By Brandy Harrison
GANANOQUE — Matt Calver moved from Alberta to take over a Gananoque dairy farm, only to get the call, one month in, that his barn was engulfed in flames.
“He had to come back here that night and walk up the laneway, knowing everything he purchased the farm for was gone. He was just devastated. He could hardly talk,” says Mel McLean, who handed over the reins of the farm on May 1 and stayed on to help Calver and his wife, Jill, get started.
McLean was almost home when he got the call just after 7 p.m. on June 7.
“I actually saw smoke about the same time my cell phone went off,” he says. “You couldn’t get within 100 ft. of the barn. There was no saving it. The minute a barn with hay has a fire, you could dump the St. Lawrence River on it and you wouldn’t be able to put it out.”

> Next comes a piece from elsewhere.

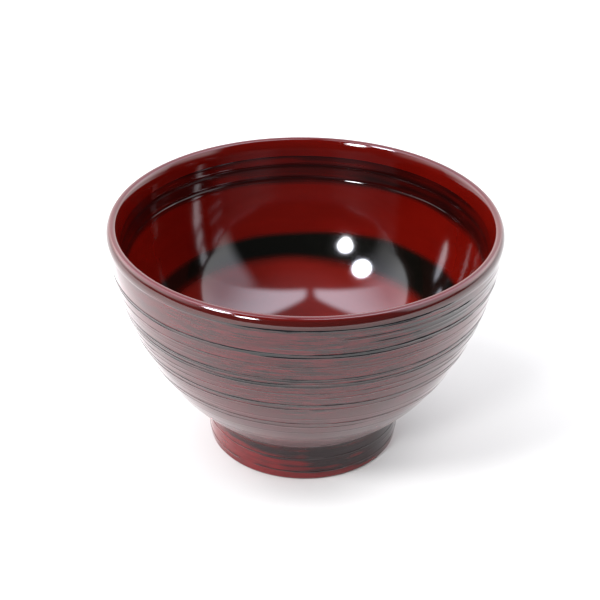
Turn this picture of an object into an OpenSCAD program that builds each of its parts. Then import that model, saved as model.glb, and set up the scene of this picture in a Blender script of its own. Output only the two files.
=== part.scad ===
// Lacquered wooden soup bowl on a turned foot ring.
// The wood is one turned blank. Every coat over it is a thin shell of its own,
// and each shell meets its neighbours face to face.
// Millimetres, +Z up, origin on the table at the centre of the foot ring.
// The half section is walked along stations: a point on the finished surface and
// the surface's outward direction. A coat is the strip between two depths below it.

/* [Bowl] */
// Outer diameter at the rim
rim_d = 118; // [112:1:124]
// Height from the table to the top of the lip
bowl_h = 75; // [73:1:78]
// Thickness of the finished wall where the lip's roundings start
lip_t = 4; // [3.8:0.1:4.3]
// Radius of the lip's wide rounding outside
lip_out_r = 3; // [2.6:0.1:3]
// Angle above the horizontal at which it gives way to the tight rounding over the top, in degrees
lip_out_turn = 45; // [40:1:45]
// Radius of the lip's wide rounding inside
lip_in_r = 8; // [7:0.5:9]
// Angle above the horizontal at which it gives way to the tight rounding over the top, in degrees
lip_in_turn = 30; // [26:1:30]

/* [Outside] */
// Radius of the upper side's arc
side_r = 98.5; // [95:0.5:104]
// Outward lean of the side at the lip, in degrees
lip_lean = 4.5; // [3.5:0.1:5.5]
// Radius of the belly's arc
belly_r = 59.5; // [57:0.5:62]
// Angle below the horizontal at which the belly's arc takes over, in degrees
belly_angle = 30.5; // [28:0.5:33]

/* [Inside] */
// Outward lean of the inside wall at the lip, in degrees
wall_lean = 5.3; // [4.7:0.1:5.9]
// Radius of the inside wall's arc
wall_r = 73; // [71:1:77]
// Angle below the horizontal at which the haunch's arc takes over, in degrees
haunch_angle = 28.5; // [27:0.5:30]
// Radius of the haunch's arc, where the lower wall curves in
haunch_r = 47; // [45:1:49]
// Radius of the arc that joins haunch and floor
well_r = 30; // [26:1:32]
// Radius of the dished floor's arc
floor_r = 110; // [100:5:140]
// Height of the inside floor above the lowest point that the haunch's arc would reach
floor_rise = 0.8; // [0.6:0.2:1.6]

/* [Foot ring] */
// Outer diameter of the foot ring on the table
foot_d = 59.6; // [58:0.2:61]
// Outward lean of the foot's outside towards the bowl, in degrees
foot_lean = 3; // [1:0.5:4]
// Width of the foot ring on the table
foot_w = 4.4; // [4:0.2:5]
// Depth of the recess inside the foot ring
recess_h = 10; // [8:0.5:11]
// Inward lean of the recess's side away from the table, in degrees
recess_lean = 8; // [4:1:10]
// Radius of the foot ring's rounded edges on the table
foot_edge_r = 0.9; // [0.8:0.1:1.2]
// Radius of the hollow fillet between foot and bowl
foot_fillet_r = 2.4; // [1.6:0.1:3.2]
// Radius of the hollow fillet round the recess's roof
recess_fillet_r = 2; // [1.5:0.1:2.5]

/* [Coats] */
// Thickness of a lacquer coat
lacquer_t = 0.3; // [0.25:0.05:0.35]
// Thickness of a ground coat
ground_t = 0.3; // [0.25:0.05:0.35]
// Depth below the top to which the lip's coat reaches outside
lip_coat_out = 3.2; // [3.2:0.1:4]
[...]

The 110 by 40 ft. barn, milk house, and additions were destroyed along with about 40 milk cows, dry cows and calves, as well as the cement silo and possibly both blue Harvestore silos. McLean managed to get tractors and equipment out of a nearby Cover-All and luckily the wind was blowing away from a heifer barn 150 ft. away.

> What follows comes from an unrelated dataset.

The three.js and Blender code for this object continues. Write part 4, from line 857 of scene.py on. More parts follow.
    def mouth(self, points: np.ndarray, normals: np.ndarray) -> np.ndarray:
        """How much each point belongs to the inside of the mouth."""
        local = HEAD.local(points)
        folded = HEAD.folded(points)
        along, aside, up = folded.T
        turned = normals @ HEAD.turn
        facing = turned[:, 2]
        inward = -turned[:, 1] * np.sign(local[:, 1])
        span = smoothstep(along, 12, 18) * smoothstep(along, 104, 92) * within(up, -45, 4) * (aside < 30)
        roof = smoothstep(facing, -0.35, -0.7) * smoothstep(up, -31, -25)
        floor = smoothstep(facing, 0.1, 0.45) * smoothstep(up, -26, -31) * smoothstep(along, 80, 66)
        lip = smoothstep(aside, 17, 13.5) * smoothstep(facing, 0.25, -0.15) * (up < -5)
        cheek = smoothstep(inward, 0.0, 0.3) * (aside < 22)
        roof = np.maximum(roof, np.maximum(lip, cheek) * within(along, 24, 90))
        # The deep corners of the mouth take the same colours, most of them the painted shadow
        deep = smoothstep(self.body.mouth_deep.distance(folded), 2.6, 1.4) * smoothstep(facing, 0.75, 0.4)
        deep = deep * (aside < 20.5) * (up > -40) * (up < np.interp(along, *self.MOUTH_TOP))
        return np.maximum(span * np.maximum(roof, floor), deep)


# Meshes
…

Damages are estimated at more than $1 million.
Ontario Provincial Police have charged 18-year-old John Smid of Leeds and the Thousand Islands Township with arson.
The loss of the cows and 40 years of genetics hit McLean hardest. The Master Breeder had bred a few reserve all-Canadians and all-Americans and Stoneden Holsteins was also the home of the variant red gene, which made red and white Holsteins — a recessive trait — from cattle without red heritage. One of his red Goldwyn-sired cows, which had made $100,000 in embryo sales in the last two years, died in the fire.
“You’ll never replace what he lost in the cows,” says McLean, who still owned a handful of calves in the barn.
Within days of the fire, neighbours gathered around Sandy Thomson’s kitchen table to plan a benefit.
Thomson, who runs Sunrest Farm with her husband, Glen, lives only a mile down the road and tore out of the hayloft the moment she saw smoke.
“It’s every farmer’s worst nightmare. It’s tugged at everyone’s heartstrings. I don’t think many of us know Matt or Jill but we want to show them we’re here for them. This is a pull-together kind of community,” says Thomson, who is co-chairing the July 25 fundraiser with Charlene O’Connor of McCann Farm Automation.
The Gordanier family donated their Saturday night revenue at the Colonnade Golf and Country Club, in Joyceville, to host the old-fashioned barn dance, including a buffet. McCann is paying for the DJ.
Get $20 tickets by calling Thomson at 613-382-7965.
McLean isn’t surprised by the community turnout.
“I broke my kneecap right in half in an accident two days before we started haying. I didn’t do a thing for six weeks but people came and cut hay. It’s the way it’s always been. You couldn’t pay me to live in the city.”